Good is quite a subjective term but my personal experience has been amazing. I was ill a few years ago and up until I started with Huel, I had trouble shifting that extra bit of weight.
For 7 or 8 months I’ve been having Huel for two meals a day. I’ve been able to make sure that I get the nutrients I need and control my calories. That last couple of stone has dropped off without changing anything else.
It’s not meant to be. It’s about convenience and improving nutrition. Sure, a few people have gone all in with Huel, but most use it to replace either breakfast or lunch because compared to a lot of meals Huel is way more nutritious.

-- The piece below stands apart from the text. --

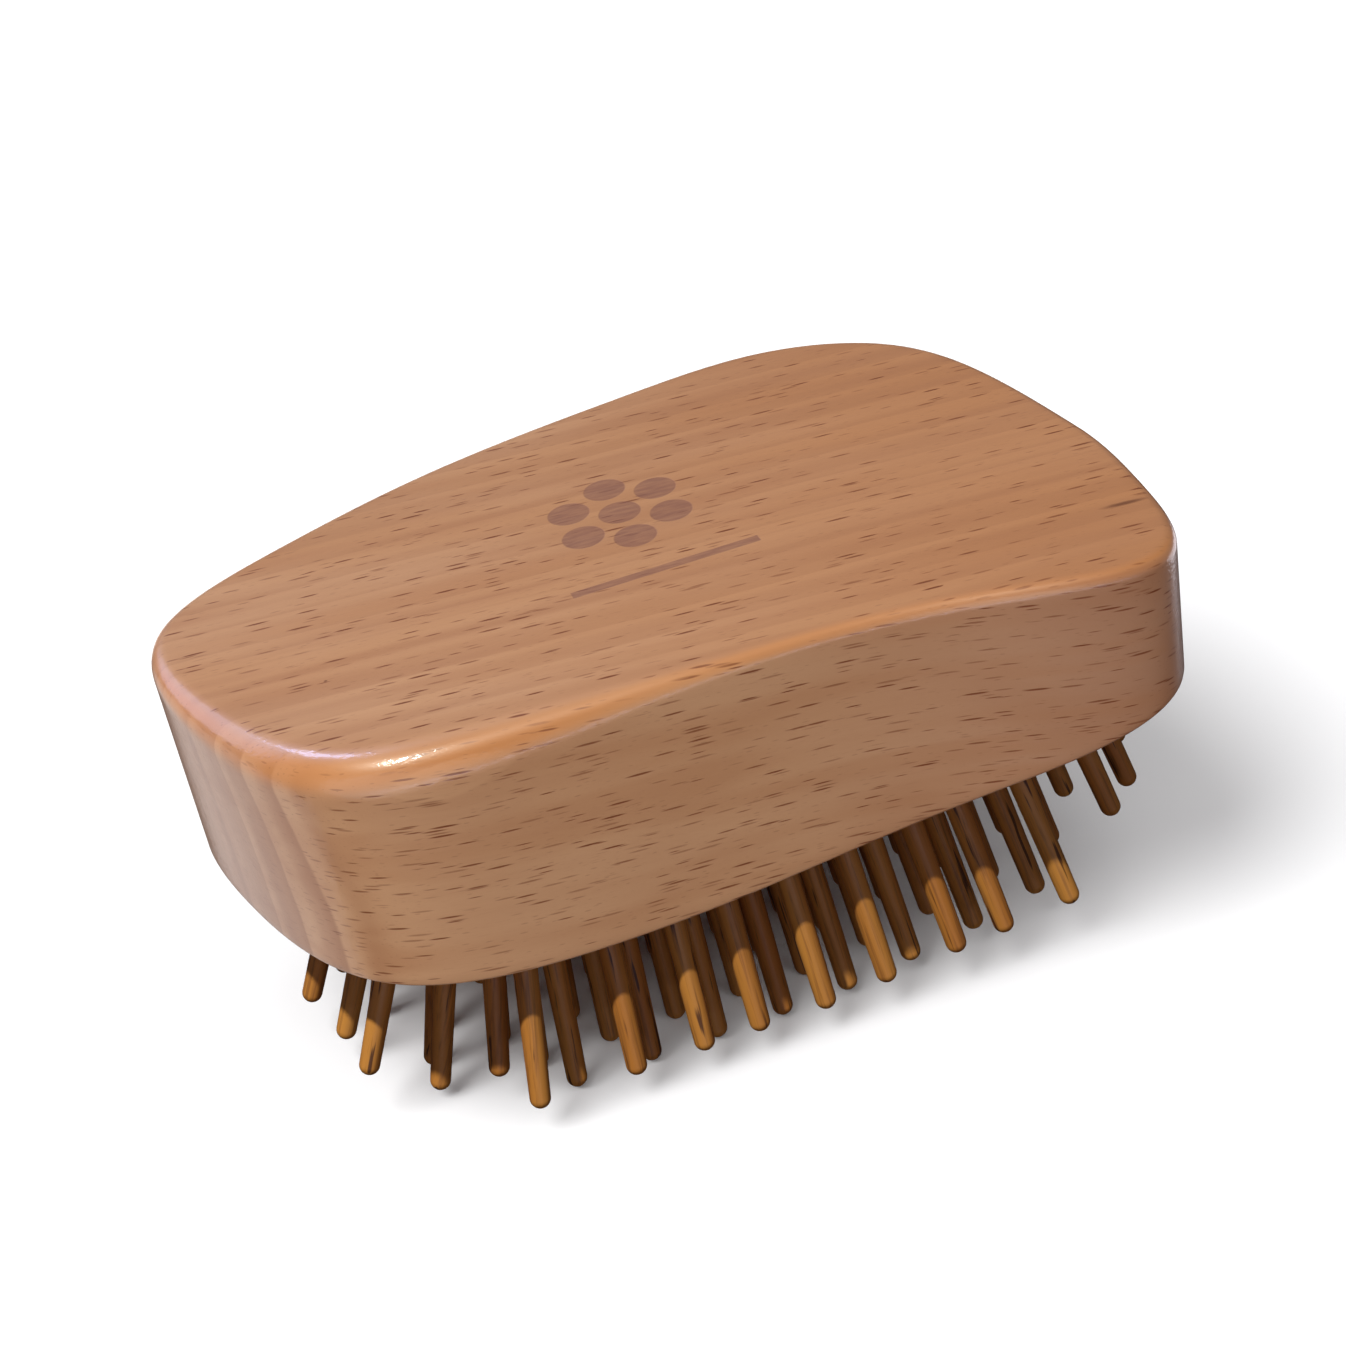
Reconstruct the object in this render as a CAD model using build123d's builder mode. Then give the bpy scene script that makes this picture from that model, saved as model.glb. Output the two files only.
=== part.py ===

For example, as an office worker my lunch has long been a sandwich deal from Sainsburys (sandwich, crisps, can or pop). The nutritional profile of Huel is an obvious improvement on that. I also tended to skip breakfast, and snacked all morning becauae I was hungry. Now I don’t.
If you check the blog there’s been posts about blood tests and such that make for interesting reading, but there’s lots happening across the product category. A food scientist has just lived on joylent for 6 months (for example) doing blood tests throughout.
Thanks, and yep there’s a couple of years between those pics. I’m 40 now. Genetics, age and having children is catching up with me and my hairline.
At the beginning of this year I was just over 14 stone and now I’m just under 12 stone.
Which criteria would you use to define Healthiest and Best? What are you comparing this to? What are you looking for from Huel and what are your goals?
That’s exactly the benefit of Huel for me too. I don’t see it as a superfood that will turn me into Ironman, just a quick convenience food that’s better than a £3 meal deal
If you are looking for the “best” possible option you probably need to DIY because everyone has slightly different metabolism and rates of absorption. In terms of what you can get prepackaged, probably ambronite is using the highest quality sources of nutrition, and it shows in the price.
Huel is pretty good though, low GI, high protein, most nutrients from ‘whole’ food ingredients. Plus, afaik they are the only ones doing any studies, which is the reason I started buying from them in the first place.
Huel is just food. And the ingredients are listed on it.
There are many studies showing that a better diet will lead to health improvements, and consuming the food listed in Huel’s ingredients is a better diet than most eat.
There is no strange bro-science or magic going on.
It seems to me that you are making up something to be bothered by, and then getting bothered by it.
Huel are very open and honest about what their product is. Many people have found that it has improved their lives by being a convenient way to eat more healthily. That’s it.
There is no such thing as a super fuel for your body. That is a good, nutritionally complete diet, which Huel can be a convenient part of.
It sounds like it may not be for you, which is fine. But there is no big secret here.
Well James took a degree in nutritional science, and spent a good number of years using that knowledge to advise people on eating habits. Then in 2014 Julian commissioned James to find the foods and ratios for a nutritionally complete powder meal. Then they started "bagging up oats peas and seeds and selling it for " £22.50 pound a bag. Your maths is wrong, but otherwise yes.
It works out at £1.33 a meal, if purchased in bulk. Its worth buying if you want to eat it.